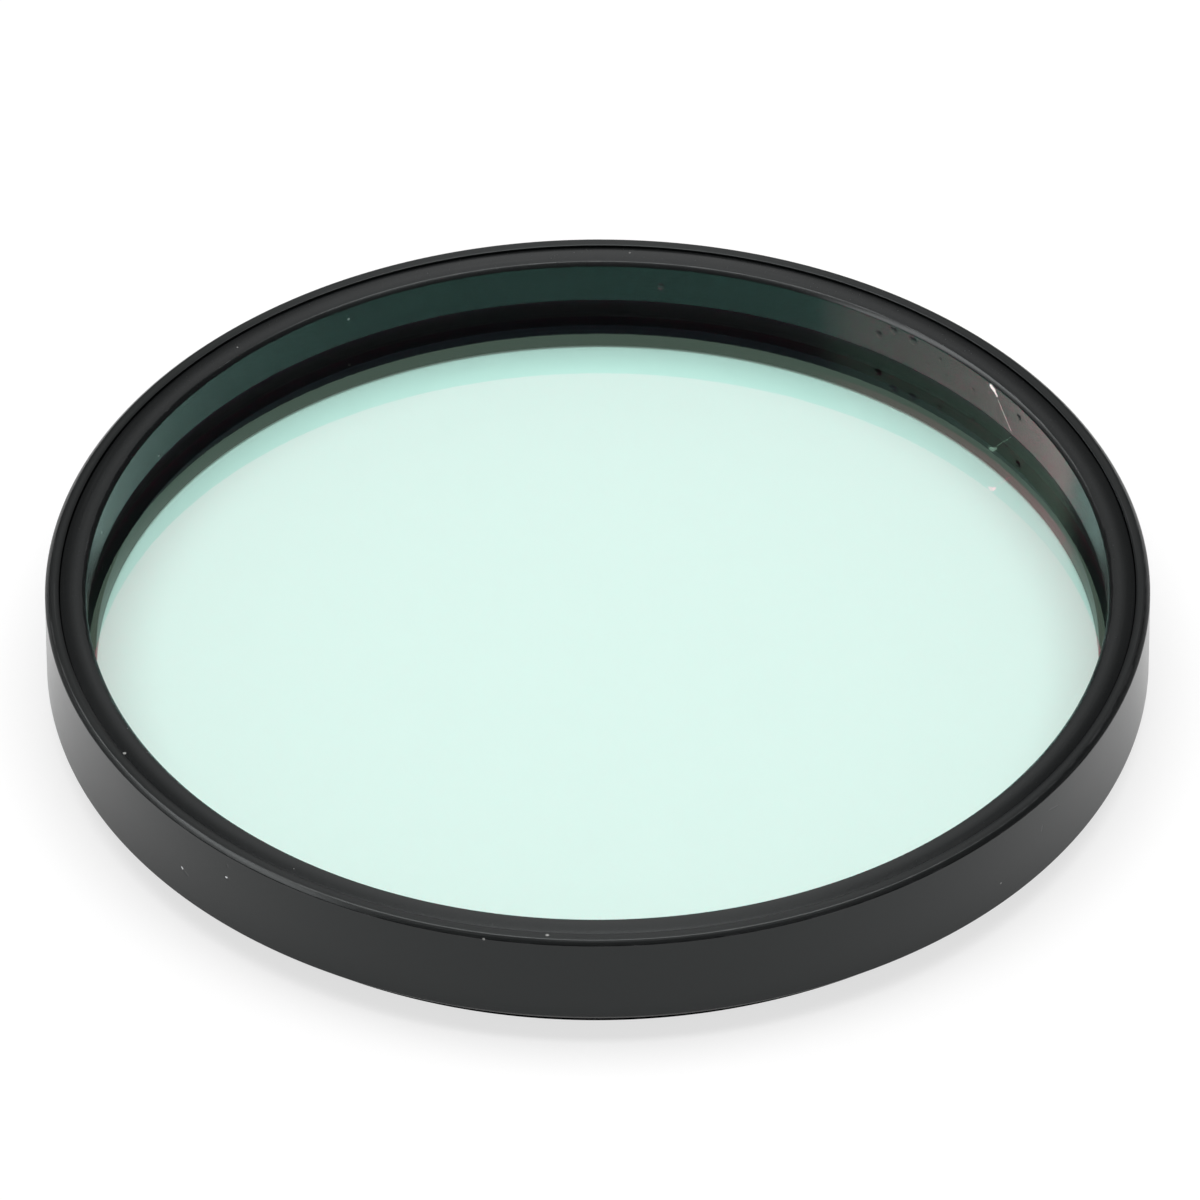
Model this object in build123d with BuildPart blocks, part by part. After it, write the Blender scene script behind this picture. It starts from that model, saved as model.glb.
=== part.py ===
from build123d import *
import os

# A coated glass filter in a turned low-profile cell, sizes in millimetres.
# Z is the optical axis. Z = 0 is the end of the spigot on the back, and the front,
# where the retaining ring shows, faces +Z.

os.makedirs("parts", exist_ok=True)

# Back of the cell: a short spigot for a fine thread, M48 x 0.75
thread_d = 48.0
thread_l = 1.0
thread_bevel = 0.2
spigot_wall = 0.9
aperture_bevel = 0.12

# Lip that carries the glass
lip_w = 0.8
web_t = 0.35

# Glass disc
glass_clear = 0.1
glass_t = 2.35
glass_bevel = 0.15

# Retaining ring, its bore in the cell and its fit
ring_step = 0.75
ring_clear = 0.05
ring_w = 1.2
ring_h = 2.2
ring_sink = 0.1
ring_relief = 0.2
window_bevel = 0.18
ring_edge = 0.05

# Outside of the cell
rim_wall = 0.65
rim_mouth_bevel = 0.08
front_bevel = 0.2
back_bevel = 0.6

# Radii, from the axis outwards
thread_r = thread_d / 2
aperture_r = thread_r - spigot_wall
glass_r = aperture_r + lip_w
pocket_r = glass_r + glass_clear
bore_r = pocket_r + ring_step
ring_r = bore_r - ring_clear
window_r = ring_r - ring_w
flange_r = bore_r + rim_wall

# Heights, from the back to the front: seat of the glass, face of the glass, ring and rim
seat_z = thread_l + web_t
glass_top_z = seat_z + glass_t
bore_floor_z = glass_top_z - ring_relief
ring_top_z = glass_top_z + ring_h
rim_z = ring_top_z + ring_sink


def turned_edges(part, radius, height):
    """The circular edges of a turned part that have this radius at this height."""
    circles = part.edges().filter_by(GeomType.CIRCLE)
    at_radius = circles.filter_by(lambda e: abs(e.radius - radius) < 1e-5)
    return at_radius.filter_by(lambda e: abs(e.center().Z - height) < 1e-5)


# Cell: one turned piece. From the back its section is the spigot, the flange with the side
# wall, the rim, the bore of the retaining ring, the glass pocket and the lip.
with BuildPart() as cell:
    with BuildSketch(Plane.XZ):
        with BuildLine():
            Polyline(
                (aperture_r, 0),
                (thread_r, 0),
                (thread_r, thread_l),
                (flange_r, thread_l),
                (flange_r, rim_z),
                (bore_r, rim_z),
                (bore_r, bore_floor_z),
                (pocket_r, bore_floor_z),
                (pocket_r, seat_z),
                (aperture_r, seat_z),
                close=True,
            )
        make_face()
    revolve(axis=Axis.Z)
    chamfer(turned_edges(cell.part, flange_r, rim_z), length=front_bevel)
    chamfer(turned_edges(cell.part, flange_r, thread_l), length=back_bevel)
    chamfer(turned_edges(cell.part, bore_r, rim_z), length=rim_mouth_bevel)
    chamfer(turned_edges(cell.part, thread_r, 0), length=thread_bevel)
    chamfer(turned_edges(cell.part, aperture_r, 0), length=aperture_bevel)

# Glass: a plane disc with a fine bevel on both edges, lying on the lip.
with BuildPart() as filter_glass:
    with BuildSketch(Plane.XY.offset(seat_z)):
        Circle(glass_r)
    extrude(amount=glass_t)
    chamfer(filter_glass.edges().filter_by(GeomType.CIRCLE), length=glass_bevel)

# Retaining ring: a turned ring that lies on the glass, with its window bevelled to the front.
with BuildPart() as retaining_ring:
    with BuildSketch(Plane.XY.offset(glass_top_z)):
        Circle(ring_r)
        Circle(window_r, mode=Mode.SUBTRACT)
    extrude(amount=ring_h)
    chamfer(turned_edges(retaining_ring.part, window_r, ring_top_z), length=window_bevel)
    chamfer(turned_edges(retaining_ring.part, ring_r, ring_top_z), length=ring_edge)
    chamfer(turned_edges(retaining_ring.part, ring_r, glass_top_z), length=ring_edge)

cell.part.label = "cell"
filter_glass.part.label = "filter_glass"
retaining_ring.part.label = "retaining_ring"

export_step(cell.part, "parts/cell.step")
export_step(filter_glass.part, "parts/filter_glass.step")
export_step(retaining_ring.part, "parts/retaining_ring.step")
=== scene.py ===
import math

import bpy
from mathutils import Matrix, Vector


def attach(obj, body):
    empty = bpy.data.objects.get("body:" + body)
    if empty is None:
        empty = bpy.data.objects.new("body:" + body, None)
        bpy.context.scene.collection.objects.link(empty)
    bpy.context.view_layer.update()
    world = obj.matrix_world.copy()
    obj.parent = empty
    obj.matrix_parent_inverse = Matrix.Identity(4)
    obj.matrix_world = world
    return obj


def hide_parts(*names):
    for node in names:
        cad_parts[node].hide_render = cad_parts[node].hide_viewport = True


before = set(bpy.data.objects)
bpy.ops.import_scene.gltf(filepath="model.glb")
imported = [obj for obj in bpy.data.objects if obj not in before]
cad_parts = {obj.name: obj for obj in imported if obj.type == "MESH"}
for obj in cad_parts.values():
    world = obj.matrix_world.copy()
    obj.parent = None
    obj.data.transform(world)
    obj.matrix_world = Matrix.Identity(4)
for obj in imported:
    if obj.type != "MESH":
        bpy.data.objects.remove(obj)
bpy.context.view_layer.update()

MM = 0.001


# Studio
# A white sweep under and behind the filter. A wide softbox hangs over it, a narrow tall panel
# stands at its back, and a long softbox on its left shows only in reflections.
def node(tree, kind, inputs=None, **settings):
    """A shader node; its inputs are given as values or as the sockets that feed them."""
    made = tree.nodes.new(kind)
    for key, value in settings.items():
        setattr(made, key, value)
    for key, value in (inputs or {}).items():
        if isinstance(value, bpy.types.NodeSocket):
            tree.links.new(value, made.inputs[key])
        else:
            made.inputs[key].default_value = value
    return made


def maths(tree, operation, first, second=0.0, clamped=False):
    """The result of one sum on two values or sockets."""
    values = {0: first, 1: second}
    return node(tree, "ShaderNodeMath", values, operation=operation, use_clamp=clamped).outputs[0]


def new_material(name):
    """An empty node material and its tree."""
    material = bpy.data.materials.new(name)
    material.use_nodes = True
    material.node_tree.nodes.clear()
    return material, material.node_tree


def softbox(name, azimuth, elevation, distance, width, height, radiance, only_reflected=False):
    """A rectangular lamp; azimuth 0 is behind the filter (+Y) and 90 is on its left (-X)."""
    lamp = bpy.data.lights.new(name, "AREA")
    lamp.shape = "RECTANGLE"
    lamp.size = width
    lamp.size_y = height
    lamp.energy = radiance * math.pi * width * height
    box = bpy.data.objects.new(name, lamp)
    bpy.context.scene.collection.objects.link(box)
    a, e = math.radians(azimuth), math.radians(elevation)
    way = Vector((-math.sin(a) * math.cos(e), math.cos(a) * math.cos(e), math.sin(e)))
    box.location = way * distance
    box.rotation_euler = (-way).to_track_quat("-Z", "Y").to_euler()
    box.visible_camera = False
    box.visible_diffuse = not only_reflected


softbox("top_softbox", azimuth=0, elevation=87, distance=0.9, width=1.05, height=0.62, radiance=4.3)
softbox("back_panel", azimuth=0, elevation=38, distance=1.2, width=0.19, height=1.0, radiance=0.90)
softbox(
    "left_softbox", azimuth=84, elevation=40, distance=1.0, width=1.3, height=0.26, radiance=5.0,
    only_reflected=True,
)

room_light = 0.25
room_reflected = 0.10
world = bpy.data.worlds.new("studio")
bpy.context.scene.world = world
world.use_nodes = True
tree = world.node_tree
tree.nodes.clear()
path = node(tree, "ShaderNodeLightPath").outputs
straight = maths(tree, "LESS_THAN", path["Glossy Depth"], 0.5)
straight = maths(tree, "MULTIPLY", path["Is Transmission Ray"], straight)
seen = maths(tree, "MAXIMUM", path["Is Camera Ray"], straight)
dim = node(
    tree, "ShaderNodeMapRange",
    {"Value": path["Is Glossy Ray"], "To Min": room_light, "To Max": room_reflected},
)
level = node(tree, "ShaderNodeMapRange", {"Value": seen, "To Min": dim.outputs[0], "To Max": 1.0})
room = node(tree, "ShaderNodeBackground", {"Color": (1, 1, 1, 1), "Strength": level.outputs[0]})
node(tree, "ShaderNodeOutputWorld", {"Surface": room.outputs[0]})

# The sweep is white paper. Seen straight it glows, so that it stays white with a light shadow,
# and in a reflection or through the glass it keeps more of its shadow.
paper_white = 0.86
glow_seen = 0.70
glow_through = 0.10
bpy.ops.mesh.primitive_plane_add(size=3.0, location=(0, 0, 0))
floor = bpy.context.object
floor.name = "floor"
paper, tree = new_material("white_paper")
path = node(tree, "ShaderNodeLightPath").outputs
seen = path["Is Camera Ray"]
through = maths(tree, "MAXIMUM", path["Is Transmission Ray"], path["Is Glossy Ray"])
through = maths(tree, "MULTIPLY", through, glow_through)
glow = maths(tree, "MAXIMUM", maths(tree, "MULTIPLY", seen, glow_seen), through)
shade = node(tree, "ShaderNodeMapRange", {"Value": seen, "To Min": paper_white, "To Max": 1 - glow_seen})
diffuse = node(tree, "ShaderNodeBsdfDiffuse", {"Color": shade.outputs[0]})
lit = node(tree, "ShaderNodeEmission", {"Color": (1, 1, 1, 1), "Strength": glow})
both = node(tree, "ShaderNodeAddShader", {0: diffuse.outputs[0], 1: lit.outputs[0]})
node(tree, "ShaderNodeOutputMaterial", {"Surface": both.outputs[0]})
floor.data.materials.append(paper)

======

▶ _REQUIREMENT_: What is wanted is an exact copy of the lines from the line containing "window_r, ring_top_z), length=window_bevel)" to the line containing "for node in", both lines included, and of no other line.

▶ _TASK RESULT_:
    chamfer(turned_edges(retaining_ring.part, window_r, ring_top_z), length=window_bevel)
    chamfer(turned_edges(retaining_ring.part, ring_r, ring_top_z), length=ring_edge)
    chamfer(turned_edges(retaining_ring.part, ring_r, glass_top_z), length=ring_edge)

cell.part.label = "cell"
filter_glass.part.label = "filter_glass"
retaining_ring.part.label = "retaining_ring"

export_step(cell.part, "parts/cell.step")
export_step(filter_glass.part, "parts/filter_glass.step")
export_step(retaining_ring.part, "parts/retaining_ring.step")
=== scene.py ===
import math

import bpy
from mathutils import Matrix, Vector


def attach(obj, body):
    empty = bpy.data.objects.get("body:" + body)
    if empty is None:
        empty = bpy.data.objects.new("body:" + body, None)
        bpy.context.scene.collection.objects.link(empty)
    bpy.context.view_layer.update()
    world = obj.matrix_world.copy()
    obj.parent = empty
    obj.matrix_parent_inverse = Matrix.Identity(4)
    obj.matrix_world = world
    return obj


def hide_parts(*names):
    for node in names:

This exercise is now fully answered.